Going soft on the Democrats – and all Four Pinocchios on the Republicans – is a fact of Fact Checker practice. Then they use that to suggest the Democrats are just more honest. Kessler told CNN in 2016 "Trump earned significant more four-Pinocchio ratings than Clinton -- 59 to 7,” and "The numbers don't lie."
When you count up the claims receiving a “4 Pinocchios” rating for obvious lies since January 20, there are 43 of these Liar ratings for Republicans (27 just for Trump), and only four for Democrats. A Democrat calling up The Washington Post knows they can knock the rating down a "nose" or two.
It's also true that liberal "fact checkers" rely on tips from their audience, and whose audience is full of Democrats? The Washington Post. They flag Republicans for evaluation substantially more than Democrats. The Fact Cops are ideological profilers.

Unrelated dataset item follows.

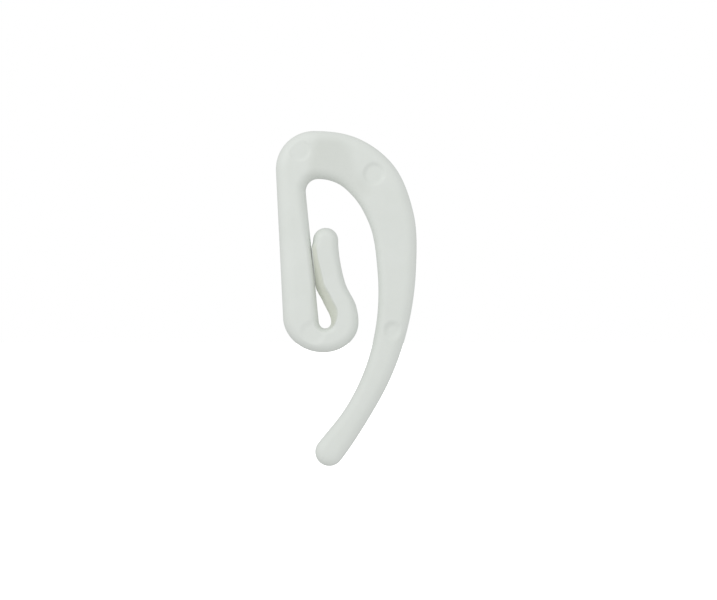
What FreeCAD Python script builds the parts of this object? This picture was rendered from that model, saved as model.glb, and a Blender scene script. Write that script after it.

In the same time period, PolitiFact has flagged Republicans with 30 "Pants on Fire" liar ratings, to only four for Democrats.
PS: In a 2014 interview with C-SPAN, Kessler the Fact Checker also proclaimed liberal bias was a myth, and not a fact: “Democrats tend to get a little more upset because I think they have bought into the myth of the liberal media, and they kind think that the media is on their side whereas Republicans, they firmly believe in the myth of the liberal media.”